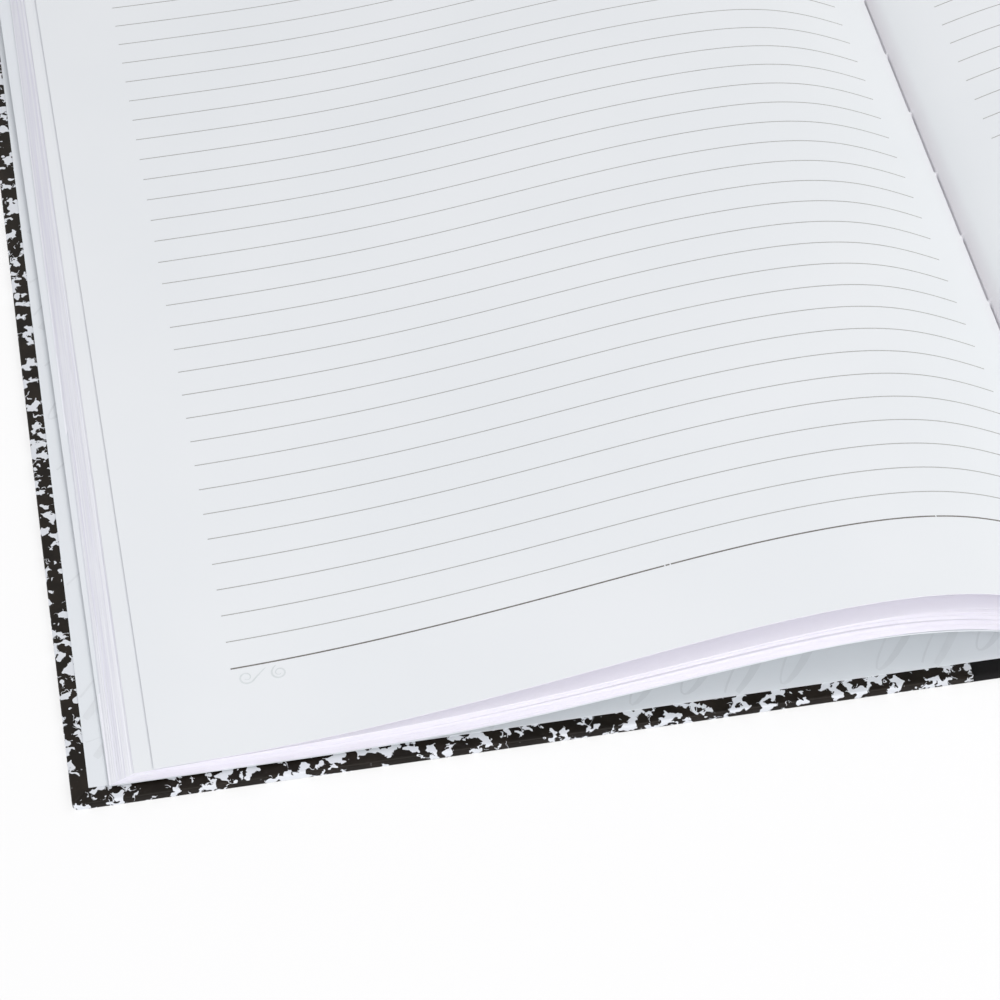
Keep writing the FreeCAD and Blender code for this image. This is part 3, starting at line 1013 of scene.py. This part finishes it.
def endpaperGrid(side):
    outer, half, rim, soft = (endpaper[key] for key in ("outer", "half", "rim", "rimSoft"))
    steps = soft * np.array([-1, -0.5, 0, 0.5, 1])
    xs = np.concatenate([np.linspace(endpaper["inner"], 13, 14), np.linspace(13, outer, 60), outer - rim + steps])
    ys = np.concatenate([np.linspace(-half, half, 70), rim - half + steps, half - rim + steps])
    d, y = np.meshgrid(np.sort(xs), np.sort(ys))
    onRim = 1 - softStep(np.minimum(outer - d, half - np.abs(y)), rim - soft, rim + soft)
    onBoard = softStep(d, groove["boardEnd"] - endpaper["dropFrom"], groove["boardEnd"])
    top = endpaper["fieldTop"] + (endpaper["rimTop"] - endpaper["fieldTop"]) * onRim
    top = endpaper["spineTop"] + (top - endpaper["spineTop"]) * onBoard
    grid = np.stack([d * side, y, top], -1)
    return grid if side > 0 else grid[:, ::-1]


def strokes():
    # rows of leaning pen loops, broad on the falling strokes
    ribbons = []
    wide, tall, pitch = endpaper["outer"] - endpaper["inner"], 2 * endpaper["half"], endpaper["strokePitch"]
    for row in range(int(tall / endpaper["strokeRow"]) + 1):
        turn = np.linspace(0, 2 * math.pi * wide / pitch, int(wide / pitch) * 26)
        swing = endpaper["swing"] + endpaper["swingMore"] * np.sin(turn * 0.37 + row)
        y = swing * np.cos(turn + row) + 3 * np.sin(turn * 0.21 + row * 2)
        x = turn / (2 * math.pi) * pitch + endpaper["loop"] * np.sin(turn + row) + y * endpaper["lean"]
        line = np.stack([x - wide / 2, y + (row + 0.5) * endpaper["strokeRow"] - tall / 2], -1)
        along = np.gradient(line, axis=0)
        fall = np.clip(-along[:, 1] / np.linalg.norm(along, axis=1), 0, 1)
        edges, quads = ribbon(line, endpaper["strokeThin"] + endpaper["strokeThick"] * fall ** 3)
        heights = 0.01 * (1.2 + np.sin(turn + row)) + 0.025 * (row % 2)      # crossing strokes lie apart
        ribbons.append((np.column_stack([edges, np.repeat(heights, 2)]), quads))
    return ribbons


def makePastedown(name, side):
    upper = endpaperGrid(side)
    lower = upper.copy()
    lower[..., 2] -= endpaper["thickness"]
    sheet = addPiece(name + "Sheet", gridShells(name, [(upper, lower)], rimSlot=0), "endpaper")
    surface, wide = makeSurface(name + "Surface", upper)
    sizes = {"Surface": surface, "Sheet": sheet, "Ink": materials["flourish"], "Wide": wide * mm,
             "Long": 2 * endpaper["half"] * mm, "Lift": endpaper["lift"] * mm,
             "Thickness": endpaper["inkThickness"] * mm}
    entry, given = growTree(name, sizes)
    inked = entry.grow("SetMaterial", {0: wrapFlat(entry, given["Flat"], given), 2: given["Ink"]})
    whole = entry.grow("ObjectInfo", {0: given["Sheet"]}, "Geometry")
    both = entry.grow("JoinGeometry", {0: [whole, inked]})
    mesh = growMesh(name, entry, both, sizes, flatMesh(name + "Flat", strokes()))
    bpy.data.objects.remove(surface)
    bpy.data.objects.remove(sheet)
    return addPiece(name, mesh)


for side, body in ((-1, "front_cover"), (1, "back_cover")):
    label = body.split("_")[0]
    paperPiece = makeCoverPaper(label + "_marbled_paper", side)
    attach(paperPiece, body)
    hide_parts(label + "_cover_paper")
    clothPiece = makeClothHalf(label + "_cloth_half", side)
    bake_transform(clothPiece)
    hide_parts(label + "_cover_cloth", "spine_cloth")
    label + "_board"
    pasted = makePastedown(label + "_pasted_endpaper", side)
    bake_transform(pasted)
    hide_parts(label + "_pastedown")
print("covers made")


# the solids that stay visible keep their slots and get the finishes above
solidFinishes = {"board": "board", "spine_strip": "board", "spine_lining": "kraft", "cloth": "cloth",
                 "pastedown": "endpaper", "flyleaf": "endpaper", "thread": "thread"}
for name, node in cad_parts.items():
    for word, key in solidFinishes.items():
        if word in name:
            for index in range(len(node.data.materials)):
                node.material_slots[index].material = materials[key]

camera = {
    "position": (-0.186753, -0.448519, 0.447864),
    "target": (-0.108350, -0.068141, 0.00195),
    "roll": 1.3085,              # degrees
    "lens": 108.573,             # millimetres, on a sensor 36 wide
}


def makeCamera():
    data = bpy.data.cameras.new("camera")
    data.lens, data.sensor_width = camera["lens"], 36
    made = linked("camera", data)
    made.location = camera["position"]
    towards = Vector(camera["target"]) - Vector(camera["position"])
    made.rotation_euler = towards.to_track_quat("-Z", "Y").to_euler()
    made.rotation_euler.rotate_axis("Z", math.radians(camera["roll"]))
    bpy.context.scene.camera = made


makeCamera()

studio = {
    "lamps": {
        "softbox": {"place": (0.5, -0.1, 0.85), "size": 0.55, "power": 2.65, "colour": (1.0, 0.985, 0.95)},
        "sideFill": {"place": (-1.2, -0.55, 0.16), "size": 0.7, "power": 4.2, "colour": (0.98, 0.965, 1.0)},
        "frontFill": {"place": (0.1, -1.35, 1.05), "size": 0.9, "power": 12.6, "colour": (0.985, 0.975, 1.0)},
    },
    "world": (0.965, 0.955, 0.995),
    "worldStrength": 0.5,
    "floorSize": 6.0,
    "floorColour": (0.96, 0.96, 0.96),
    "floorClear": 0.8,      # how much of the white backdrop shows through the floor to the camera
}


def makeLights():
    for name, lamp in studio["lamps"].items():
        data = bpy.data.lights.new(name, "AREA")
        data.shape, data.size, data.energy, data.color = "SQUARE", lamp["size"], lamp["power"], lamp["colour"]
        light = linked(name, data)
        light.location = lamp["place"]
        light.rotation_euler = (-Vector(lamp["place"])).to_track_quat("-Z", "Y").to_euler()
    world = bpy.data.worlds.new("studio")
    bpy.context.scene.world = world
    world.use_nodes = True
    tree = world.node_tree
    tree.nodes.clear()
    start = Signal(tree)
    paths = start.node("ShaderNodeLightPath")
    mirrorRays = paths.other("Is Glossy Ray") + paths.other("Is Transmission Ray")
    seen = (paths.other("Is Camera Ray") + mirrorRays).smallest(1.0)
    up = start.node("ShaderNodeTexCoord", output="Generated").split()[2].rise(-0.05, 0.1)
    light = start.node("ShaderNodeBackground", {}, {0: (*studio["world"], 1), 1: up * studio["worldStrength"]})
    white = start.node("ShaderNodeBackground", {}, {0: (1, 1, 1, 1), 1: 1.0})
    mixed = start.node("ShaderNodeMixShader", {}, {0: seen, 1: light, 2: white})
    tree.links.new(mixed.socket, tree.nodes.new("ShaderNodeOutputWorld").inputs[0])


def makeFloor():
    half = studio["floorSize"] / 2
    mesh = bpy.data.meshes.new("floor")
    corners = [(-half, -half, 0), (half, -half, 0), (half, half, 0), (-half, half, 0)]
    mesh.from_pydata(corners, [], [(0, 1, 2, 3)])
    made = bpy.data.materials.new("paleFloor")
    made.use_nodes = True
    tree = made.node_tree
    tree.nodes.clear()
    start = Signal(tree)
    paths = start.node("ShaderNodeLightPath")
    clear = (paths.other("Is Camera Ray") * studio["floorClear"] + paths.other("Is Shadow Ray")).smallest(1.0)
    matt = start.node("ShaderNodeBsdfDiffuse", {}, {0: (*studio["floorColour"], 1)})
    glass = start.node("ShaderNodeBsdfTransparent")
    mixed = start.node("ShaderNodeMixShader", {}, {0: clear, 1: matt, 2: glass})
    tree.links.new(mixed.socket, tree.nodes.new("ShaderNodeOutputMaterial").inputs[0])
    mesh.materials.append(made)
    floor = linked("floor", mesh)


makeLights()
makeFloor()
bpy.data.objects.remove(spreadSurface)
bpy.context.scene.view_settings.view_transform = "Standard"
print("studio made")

===

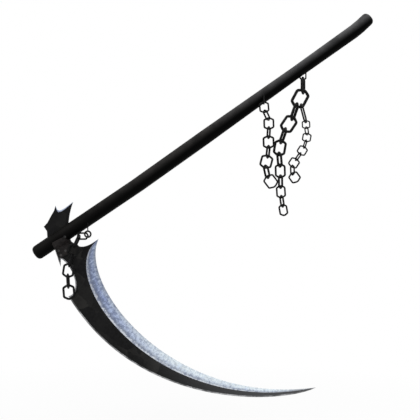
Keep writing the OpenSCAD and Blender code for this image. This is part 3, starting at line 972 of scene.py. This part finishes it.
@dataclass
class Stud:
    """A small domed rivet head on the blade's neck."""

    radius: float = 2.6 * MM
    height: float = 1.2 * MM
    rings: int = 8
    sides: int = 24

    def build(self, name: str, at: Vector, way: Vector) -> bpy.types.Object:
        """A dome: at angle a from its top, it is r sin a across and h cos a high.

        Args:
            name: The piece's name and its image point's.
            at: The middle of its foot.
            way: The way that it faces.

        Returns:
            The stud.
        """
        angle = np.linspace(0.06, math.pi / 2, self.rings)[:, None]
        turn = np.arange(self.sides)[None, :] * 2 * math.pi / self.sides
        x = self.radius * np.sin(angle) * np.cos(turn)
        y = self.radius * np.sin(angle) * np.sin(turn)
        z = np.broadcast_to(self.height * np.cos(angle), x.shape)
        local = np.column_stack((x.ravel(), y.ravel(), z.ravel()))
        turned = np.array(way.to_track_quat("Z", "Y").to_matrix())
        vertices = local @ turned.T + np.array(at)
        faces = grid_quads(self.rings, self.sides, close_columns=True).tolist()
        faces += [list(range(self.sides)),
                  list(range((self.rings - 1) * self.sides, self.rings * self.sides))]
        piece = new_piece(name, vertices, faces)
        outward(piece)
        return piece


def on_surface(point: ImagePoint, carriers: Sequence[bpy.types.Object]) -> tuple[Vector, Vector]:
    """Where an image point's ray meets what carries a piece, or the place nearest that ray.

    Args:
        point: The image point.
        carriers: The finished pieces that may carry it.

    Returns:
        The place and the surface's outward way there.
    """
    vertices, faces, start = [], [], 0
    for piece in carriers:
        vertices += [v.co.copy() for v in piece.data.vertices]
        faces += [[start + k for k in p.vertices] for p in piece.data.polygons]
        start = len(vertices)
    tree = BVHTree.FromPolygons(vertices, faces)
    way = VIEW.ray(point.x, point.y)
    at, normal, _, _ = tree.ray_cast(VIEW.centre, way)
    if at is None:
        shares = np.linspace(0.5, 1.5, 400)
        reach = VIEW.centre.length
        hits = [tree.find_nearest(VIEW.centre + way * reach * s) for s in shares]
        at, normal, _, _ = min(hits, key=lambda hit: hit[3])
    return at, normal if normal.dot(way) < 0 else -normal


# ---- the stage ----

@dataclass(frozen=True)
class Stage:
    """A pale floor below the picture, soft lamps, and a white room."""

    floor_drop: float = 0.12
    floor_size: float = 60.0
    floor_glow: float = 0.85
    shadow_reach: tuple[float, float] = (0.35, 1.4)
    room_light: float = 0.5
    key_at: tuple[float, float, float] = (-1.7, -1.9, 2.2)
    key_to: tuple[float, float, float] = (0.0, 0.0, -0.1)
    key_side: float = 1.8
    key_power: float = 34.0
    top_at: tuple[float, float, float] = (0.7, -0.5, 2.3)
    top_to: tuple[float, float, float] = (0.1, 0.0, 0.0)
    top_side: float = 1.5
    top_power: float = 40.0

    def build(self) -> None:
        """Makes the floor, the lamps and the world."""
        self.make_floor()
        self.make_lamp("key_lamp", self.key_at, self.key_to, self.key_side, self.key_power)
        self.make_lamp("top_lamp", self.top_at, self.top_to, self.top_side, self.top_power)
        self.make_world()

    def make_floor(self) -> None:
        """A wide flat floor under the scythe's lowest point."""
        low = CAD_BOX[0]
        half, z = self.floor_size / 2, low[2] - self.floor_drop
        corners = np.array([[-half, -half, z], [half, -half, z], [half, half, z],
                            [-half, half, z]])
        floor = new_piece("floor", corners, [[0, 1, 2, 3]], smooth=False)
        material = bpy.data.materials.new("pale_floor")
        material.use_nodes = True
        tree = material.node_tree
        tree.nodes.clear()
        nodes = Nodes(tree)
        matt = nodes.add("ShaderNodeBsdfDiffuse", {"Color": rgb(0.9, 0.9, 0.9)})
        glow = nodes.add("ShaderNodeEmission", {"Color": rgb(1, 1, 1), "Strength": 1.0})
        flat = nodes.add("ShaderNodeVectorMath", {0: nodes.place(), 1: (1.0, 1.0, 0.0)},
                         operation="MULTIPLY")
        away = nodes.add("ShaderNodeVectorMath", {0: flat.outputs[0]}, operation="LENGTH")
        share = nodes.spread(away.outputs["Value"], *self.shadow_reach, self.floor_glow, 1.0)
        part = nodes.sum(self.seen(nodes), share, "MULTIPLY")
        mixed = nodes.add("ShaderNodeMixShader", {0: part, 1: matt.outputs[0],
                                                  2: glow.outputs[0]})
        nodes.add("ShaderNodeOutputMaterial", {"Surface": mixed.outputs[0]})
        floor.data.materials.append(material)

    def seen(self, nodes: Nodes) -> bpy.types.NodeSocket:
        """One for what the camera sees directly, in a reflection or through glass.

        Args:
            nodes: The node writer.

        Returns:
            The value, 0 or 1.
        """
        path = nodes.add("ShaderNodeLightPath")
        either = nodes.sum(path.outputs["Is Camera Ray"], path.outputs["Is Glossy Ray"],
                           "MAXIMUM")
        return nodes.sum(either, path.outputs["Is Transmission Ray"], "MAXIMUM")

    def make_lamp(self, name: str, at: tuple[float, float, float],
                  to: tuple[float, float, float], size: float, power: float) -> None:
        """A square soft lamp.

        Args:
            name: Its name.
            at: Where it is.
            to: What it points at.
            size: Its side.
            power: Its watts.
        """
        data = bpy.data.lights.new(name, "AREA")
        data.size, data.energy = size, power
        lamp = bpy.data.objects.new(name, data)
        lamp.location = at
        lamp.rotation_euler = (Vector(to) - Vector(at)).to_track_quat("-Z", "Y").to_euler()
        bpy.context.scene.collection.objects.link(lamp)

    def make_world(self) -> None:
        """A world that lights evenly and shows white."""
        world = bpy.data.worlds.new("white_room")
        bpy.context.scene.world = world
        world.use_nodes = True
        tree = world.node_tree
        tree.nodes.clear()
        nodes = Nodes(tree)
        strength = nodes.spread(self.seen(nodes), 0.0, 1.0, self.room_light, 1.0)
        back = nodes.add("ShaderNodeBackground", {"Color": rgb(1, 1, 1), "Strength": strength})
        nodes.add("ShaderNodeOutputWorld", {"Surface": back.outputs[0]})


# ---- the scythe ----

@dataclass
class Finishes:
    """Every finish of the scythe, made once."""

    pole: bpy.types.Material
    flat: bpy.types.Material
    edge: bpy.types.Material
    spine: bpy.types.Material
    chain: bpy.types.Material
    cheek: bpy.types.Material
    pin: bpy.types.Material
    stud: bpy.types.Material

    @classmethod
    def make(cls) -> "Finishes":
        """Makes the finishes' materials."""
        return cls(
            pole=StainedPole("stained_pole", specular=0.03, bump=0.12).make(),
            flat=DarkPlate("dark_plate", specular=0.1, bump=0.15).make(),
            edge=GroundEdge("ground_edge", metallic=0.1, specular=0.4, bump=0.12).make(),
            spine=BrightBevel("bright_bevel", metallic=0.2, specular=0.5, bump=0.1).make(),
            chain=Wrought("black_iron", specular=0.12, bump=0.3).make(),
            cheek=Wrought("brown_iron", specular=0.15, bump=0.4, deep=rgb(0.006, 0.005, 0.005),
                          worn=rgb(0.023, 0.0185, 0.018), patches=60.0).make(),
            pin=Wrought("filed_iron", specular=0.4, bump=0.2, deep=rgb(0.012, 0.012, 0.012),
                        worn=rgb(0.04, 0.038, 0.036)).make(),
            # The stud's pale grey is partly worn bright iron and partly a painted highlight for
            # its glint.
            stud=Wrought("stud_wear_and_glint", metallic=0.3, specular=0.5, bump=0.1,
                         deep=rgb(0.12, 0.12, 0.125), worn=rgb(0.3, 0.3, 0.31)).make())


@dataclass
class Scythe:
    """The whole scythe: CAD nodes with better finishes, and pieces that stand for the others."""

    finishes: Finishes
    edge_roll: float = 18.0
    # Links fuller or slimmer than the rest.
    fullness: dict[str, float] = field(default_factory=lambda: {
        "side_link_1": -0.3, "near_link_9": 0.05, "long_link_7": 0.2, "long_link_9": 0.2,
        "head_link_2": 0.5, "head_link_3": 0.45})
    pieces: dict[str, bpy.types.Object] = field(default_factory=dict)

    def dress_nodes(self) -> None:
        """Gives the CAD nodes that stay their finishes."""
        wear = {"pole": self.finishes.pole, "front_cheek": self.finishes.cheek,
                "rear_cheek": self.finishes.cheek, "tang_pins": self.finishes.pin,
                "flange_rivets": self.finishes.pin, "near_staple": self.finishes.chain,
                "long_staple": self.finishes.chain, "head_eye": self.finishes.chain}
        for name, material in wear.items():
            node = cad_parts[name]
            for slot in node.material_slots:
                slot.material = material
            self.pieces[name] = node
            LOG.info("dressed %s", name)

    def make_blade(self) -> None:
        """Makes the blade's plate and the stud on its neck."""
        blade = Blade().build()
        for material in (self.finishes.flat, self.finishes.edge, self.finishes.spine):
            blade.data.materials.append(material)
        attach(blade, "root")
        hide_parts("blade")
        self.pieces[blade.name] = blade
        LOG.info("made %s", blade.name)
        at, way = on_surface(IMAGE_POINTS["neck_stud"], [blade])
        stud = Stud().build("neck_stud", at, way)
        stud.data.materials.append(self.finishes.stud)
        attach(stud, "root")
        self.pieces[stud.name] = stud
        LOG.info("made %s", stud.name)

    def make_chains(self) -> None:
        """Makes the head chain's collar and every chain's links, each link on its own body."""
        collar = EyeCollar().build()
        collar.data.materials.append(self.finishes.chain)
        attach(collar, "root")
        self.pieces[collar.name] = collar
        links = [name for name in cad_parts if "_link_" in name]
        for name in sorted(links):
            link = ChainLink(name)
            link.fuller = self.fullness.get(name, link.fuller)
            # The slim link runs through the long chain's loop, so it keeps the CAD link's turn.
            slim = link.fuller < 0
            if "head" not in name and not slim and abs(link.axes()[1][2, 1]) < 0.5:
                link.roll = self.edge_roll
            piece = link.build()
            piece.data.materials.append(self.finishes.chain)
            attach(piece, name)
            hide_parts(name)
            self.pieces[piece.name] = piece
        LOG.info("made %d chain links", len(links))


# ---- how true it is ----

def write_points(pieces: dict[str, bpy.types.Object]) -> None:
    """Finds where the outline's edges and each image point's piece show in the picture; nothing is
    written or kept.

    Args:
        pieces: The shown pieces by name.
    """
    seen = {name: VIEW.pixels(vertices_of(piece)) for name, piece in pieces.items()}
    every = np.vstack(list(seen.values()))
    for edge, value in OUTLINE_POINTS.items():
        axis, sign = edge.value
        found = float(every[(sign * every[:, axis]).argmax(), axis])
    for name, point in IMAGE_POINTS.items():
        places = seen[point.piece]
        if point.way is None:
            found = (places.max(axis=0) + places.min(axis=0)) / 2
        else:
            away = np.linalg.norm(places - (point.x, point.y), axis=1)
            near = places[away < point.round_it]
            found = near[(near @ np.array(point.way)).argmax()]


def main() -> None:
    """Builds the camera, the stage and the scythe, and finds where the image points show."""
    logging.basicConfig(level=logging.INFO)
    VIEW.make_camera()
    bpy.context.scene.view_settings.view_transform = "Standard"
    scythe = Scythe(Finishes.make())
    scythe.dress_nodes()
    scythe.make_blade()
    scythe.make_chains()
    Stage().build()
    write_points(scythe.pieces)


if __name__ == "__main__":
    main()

===

▸ **EXERCISE**
Taking the lines above, repeat exactly those from the line that contains "Keep writing the FreeCAD" through the line that contains "return grid if", and both of those lines as well. Include nothing else.

▸ **EXPECTED ANSWER**
Keep writing the FreeCAD and Blender code for this image. This is part 3, starting at line 1013 of scene.py. This part finishes it.
def endpaperGrid(side):
    outer, half, rim, soft = (endpaper[key] for key in ("outer", "half", "rim", "rimSoft"))
    steps = soft * np.array([-1, -0.5, 0, 0.5, 1])
    xs = np.concatenate([np.linspace(endpaper["inner"], 13, 14), np.linspace(13, outer, 60), outer - rim + steps])
    ys = np.concatenate([np.linspace(-half, half, 70), rim - half + steps, half - rim + steps])
    d, y = np.meshgrid(np.sort(xs), np.sort(ys))
    onRim = 1 - softStep(np.minimum(outer - d, half - np.abs(y)), rim - soft, rim + soft)
    onBoard = softStep(d, groove["boardEnd"] - endpaper["dropFrom"], groove["boardEnd"])
    top = endpaper["fieldTop"] + (endpaper["rimTop"] - endpaper["fieldTop"]) * onRim
    top = endpaper["spineTop"] + (top - endpaper["spineTop"]) * onBoard
    grid = np.stack([d * side, y, top], -1)
    return grid if side > 0 else grid[:, ::-1]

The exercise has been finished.